Seit einigen Jahren beobachte ich leider mit großer Sorge eine ganz andere Entwicklung der Präsentation der Musik und des Jazz in Deutschland. Es sind immer wieder die gleichen Musiker vertreten, die aus einer ehr begrenzten Zahl von Ländern kommen und die immer wieder von den gleichen Promotern präsentiert werden. Die Presse, die Journalisten, die früher so „gierig“ waren, etwas Neues, Unikales, Ungehörtes, Bahnbrechendes zu entdecken, sind wie „Mumien“ geworden. Es wird nur über Musiker geschrieben und publiziert, die in einem bestimmten „System“ etabliert sind. Alles andere fällt raus. So wird auch gleich das Publikum „mumifiziert“, das sich nur nach der Meinung von „Experten“ richtet. „Der ist doch nicht bekannt, also nicht gut“ höre ich sehr oft.
Weltoffenheit – Fehlanzeige! Das Ganze fällt zurück auf die kreativen Musiker, die nicht nur keine Bühnen finden, sondern sich gerade im Weltaustausch nicht entwickeln können. Uns fehlen die Giganten der Musik, die nicht mehr „geboren“ werden.
Die beliebteste Ausrede der Promoter ist, dass, wenn ein Musiker nicht bekannt ist – egal wie gut – kein Geld bringt, weil das Publikum nicht kommt. Jeder aber, der ein Konzert jemals veranstaltet hat, weiß, dass Publikum immer wieder erzogen und entwickelt werden muss. Das ist der Anspruch, den man als denkender, aktiver und kreativer Veranstalter hat, oder? Genau dieser Anspruch fehlt zu oft. Abgesehen davon, dass Qualität Unterstützung braucht und Profit ein Merkmal der kommerziellen Richtungen ist. Gerade bei Veranstaltern, die mit öffentlichen Mittel arbeiten und finanzielle Unterstützung bekommen, ist diese Entwicklung absolut unverzeihlich. – Man hat die Pflicht, weltoffen zu sein!
Ich habe mir die Programme der deutschen Jazz Festivals 2015 angesehen und mit Schrecken festgestellt, dass sich die Situation wirklich sehr verschärft hat. Jazz aus Russland zum Beispiel habe ich seit Jahren hier nicht gehört. Aber auch Osteuropa mit Ausnahme von einigen immer gleichen polnischen Musikern ist absolut nicht da (z.B. wo ist Ungarns sehr starke Jazzszene?). Der Balkan (Bulgarien, Griechenland, Türkei, alles Ländern mit einem sehr starken Jazz), der Orient (fantastische Jazzprojekte), Asien, Mittel- und Südamerika, Afrika (ganz große Jazzwelten) – die breite Welt der Musik gibt es hier in Deutschland fast nicht mehr!?

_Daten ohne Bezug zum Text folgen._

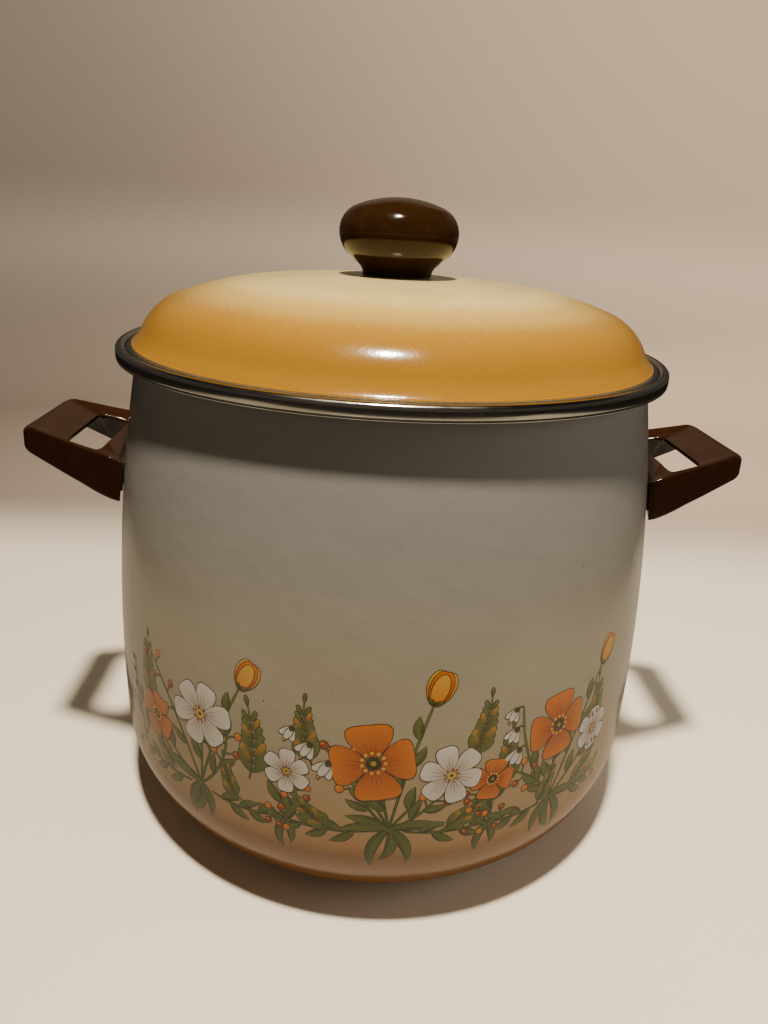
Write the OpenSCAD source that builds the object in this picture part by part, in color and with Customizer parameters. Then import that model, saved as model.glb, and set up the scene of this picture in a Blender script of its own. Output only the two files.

Es wird von Jahr zu Jahr immer schlimmer. Ist es das Desinteresse oder vielleicht sogar die Ablehnung der Kultur dieser Länder, eine Ablehnung, die in letzter Zeit leider auf den deutschen Straßen immer mehr gezeigt wird? Was ist Folge und was ist Ursache?
„Wer fremde Sprachen nicht kennt, weiß nichts von seiner eigenen.“ (Johann Wolfgang von Goethe)
Ich nenne es seit geraumer Zeit das mentale Intermarium. Am Anfang dieser Begriffsbildung stand für mich die Entdeckung des geopolitischen Begriffs des Intermariums und der nagende Verdacht, das diese fast 100 Jahre alte fixe Idee der USA auch kulturell Auswirkungen haben müsste. Gerade in Europa, gerade in der BRD. Der ästhetisch und ökonomisch kodifizierte Jazz speziell in Deutschland ist ist eine Erscheinung dieses mentalen Intermariums.
Ästhetik ist auch ein kulturimperialistisches Schlachtfeld in unseren Herzen, quer durch unsere Leidenschaften. Siehe die einschlägigen Zitate Brzeziński dazu.
Ein weites Feld, das der Bewusstwerdung harrt.